These are stories Report on Business is following Tuesday, July 26. Get the top business stories through the day on BlackBerry or iPhone by bookmarking our mobile-friendly webpage.
Ten questions for non-believers Global stock markets may be anxious, but they're largely shrugging off fears that U.S. politicians will fail to meet their Aug. 2 deadline to raise the debt ceiling, potentially sparking a credit downgrade and default. Most observers expect politicians will take it to the wire and settle their differences, though the U.S. dollar has been a victim of the uncertainty.
I, too, can't believe that a default, even a short-lived one, is in the cards. But is that because we can't believe it, or can't bring ourselves to believe it, simply because such an event is unfathomable based on history and the might of the United States.
All of which got me thinking: Just five years ago, who would have believed that:
- The global economy would plunge into its worst slump since the Great Depression.
- The global financial system would be brought to the brink of collapse.

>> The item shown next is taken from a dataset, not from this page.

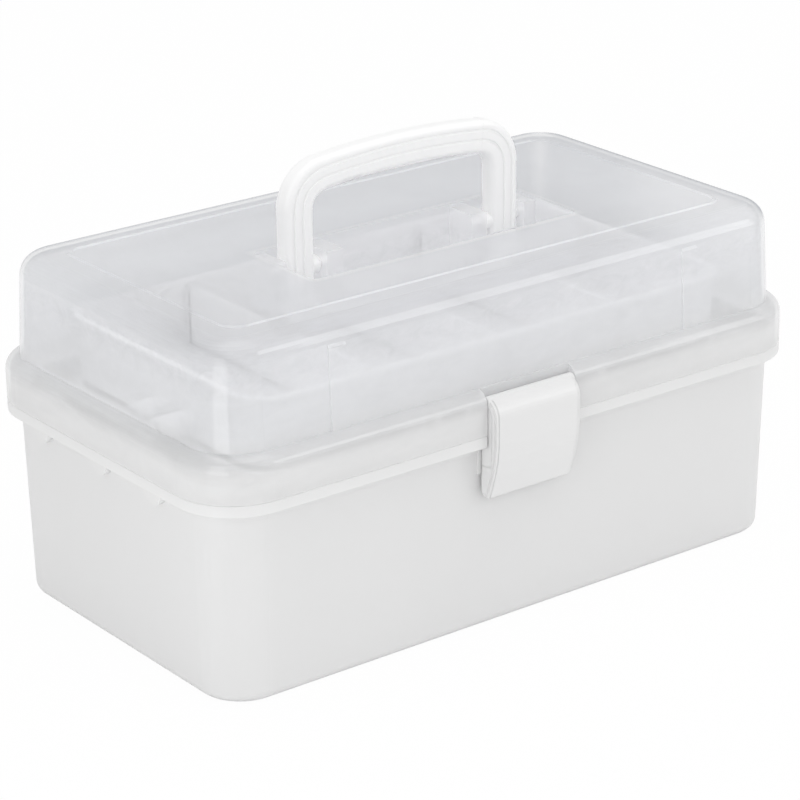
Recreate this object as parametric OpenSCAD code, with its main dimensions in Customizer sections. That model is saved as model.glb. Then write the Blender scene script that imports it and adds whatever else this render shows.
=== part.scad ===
// Three-layer art supply box: a tub with a clear hinged lid, two trays on swing arms that rise as
// the lid opens, a folding carry handle in a pocket of the lid, and a front latch.
// +X right, +Y back (the hinge side), +Z up. The origin is the centre of the underside.

/* [Box] */
// Length over the rim, left to right
box_l = 330; // [310:1:396]
// Depth over the rim, front to back
box_w = 186; // [180:1:224]
// Height of the seam between tub and lid
seam_z = 94.5; // [90:0.5:116]
// Height of the closed lid's top panel over the seam
lid_h = 66.5; // [66:0.5:80]
// Plan radius of the rim corners
rim_r = 29; // [26:0.5:34]
// Wall thickness of the tub
tub_wall = 2.2; // [1.8:0.1:3]
// Wall thickness of the clear lid
lid_wall = 2; // [1.6:0.1:2.6]

/* [Rim] */
// How far the rim stands out from the top of the tub wall
rim_out = 6.3; // [5:0.1:8]
// How far each wall of the tub leans in from rim to floor
tub_draft = 2; // [1:0.1:4]
// Height of the flat outer face of the tub's rim
rim_h = 5.5; // [4:0.5:7]
// Height of the tongue that stands inside the lid's skirt
tongue_h = 6.5; // [4:0.5:8]
// Thickness of the tongue
tongue_t = 2.2; // [1.6:0.1:3]
// Gap between the tongue and the lid's skirt
tongue_gap = 0.6; // [0.4:0.1:1]
// Gap at the seam, between rim and skirt
seam_gap = 0.2; // [0.2:0.1:0.6]

/* [Lid] */
// Height of the skirt from the seam to the start of its shoulder
skirt_h = 13.6; // [12:0.2:16]
// Radius of the shoulder over the skirt
shoulder_r = 6.5; // [5:0.1:7]
// How far each wall of the lid leans in from shoulder to top
lid_draft = 1.8; // [1:0.1:3]
// Radius of the lid's top edge
top_r = 10.5; // [8:0.5:12]
// Height of the bead round the top panel
bead_h = 0.8; // [0.5:0.1:1.2]
// Width of the bead round the top panel
bead_w = 3; // [2:0.2:4]
// Distance of the bead from the end and side walls
bead_in = 20; // [18:0.5:24]
// Distance from the middle of the two upright ribs on the lid's front and back walls
wall_rib_x = 98; // [84:1:112]
// Furthest that the lid opens, in degrees
lid_open = 120; // [100:1:120]

/* [Handle] */
// Width of the handle over its legs
handle_w = 130.6; // [110:0.2:132]
// Width of the handle's section, seen from the front
grip_w = 15.4; // [13:0.2:16]
// Thickness of the handle's section, front to back
grip_t = 9.5; // [8:0.1:10]
// Height of the handle's top over its pivot
handle_h = 51.5; // [44:0.5:52]
// Radius of the handle's bends, at mid section
bend_r = 15; // [12:0.5:18]
// Radius of the handle's pivot pins
handle_pin_r = 2.1; // [1.6:0.1:2.6]
// Angle that the handle folds forward, in degrees
handle_fold = 70; // [40:1:70]

/* [Handle pocket] */
// Length of the pocket, left to right
pocket_l = 148; // [146:1:156]
// Front edge of the pocket, forward of the handle's pivot
pocket_front = 36; // [34:0.5:40]
// Back edge of the pocket, behind the handle's pivot
pocket_back = 10; // [9:0.5:14]
// Depth of the pocket under the top panel
pocket_d = 21; // [19:0.5:24]
// Depth of the handle's pivot under the top panel
pivot_d = 7.7; // [7:0.1:9]

/* [Latch] */
// Width of the latch
latch_w = 48.4; // [36:0.2:50]
// Radius of the latch's pin
latch_pin_r = 1.25; // [1:0.05:1.6]
// Thickness of the latch plate
latch_t = 3; // [2.4:0.1:3.2]
// Width of the catch on the tub
catch_w = 36; // [24:1:40]
// Angle that the latch swings out, in degrees
latch_open = 100; // [60:1:100]

/* [Trays] */
// Length over a tray's rim
tray_l = 268; // [240:1:268]
// Depth over a tray's rim
tray_w = 152; // [140:1:152]
// Height of each tray
tray_h = 32; // [26:0.5:32]
// Depth of the lower tray's underside below the seam
tray_drop = 29.5; // [27:0.5:30]
// Gap between the stacked trays
stack_gap = 1.5; // [1:0.1:3]
// Wall and floor thickness of the trays
tray_wall = 1.8; // [1.4:0.1:2.2]
// Plan radius of a tray's corners
tray_r = 18; // [14:0.5:22]
// Thickness of the loose dividers
divider_t = 1.6; // [1.2:0.1:2]

/* [Swing arms] */
// Thickness of the arms and links
arm_t = 2; // [1.6:0.1:2.4]
// Width of the arms between their eyes
arm_w = 8; // [6:0.5:9]
// Radius of the eyes of the arms
eye_r = 5.5; // [4.5:0.1:6]
// Radius of the pins through the arms
arm_pin_r = 1.5; // [1.2:0.1:1.8]
// Place of the main arm's pivot on the tub, back from the middle
arm_y = 58; // [54:1:60]
// Depth of the main arm's pivot under the top of the tub's tongue
arm_drop = 7; // [7:0.5:9]
// Length of the lid links between their pivots
lid_link_l = 90; // [88:0.5:91]

/* [Hidden] */
$fn = 64;

white = "#f2f2f2";
milky = "#e6e6e6";
clear = "#d9e2e8";
steel = "#b8bcc0";

gap = 0.3;          // clearance between parts that move past each other
fit = 0.1;          // radial clearance of a pin in a turning bore
push = 0.02;        // radial clearance of a pin pushed into its seat
hair = 0.1;         // step between a run of the handle and its bends
eps = 0.01;

// Plan: the corner axes, from which every profile's first coordinate is measured
corner_x = box_l / 2 - rim_r;
corner_y = box_w / 2 - rim_r;

// Tub
lid_top_z = seam_z + lid_h;
rim_top = seam_z;
rim_low = seam_z - rim_h;
tub_r1 = rim_r - rim_out;
tub_r0 = tub_r1 - tub_draft;
foot_r = 4.9;
pad_r = 7;
pad_out = 2.9;
pad_y = [-39, 3, 50];
floor_t = 2.4;
floor_r = 3;
cove_r = rim_out - 0.6;
edge_r = 0.6;
tongue_out = rim_r - 2.8;
tongue_in = tongue_out - tongue_t;
tongue_top = seam_z + tongue_h;

// Lid
skirt_low = seam_z + seam_gap;
skirt_top = seam_z + skirt_h;
skirt_in = tongue_out + tongue_gap;
lid_r1 = rim_r - shoulder_r - 0.1;
lid_r0 = lid_r1 - lid_draft;
shoulder_z = skirt_top + shoulder_r;
top_z = lid_top_z - top_r;
wall_rib_w = 9;
wall_rib_out = 0.7;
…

- Bear Stearns Cos. would disappear from the Street, Lehman Bros. would fail, and Merill Lynch & Co. (the banker with the bull logo) would be sold to Bank of America.
- The American dream would be shattered as the U.S. housing market melted down and foreclosure became an oft-heard word.
- Countries such as Greece, Ireland and Portugal would be deadbeats, and the 17-member euro zone in tatters.
- The U.S. dollar would become an also-ran, and the Canadian dollar, then just above 88 cents, closing in on its modern-era high of $1.10 U.S.
- That GM and Chrysler would file for bankruptcy protection.
- That more than 200 million people would be unemployed globally, according to the International Labour Organization.
- That global interest rates would remain so low - near zero in the United States - for so long.
- That "bailout" would become a household term.
The Republicans and Democrats continue to squabble today as the clock ticks ever more loudly, with no deal in sight. And perhaps the markets need to adjust their willing suspension of disbelief.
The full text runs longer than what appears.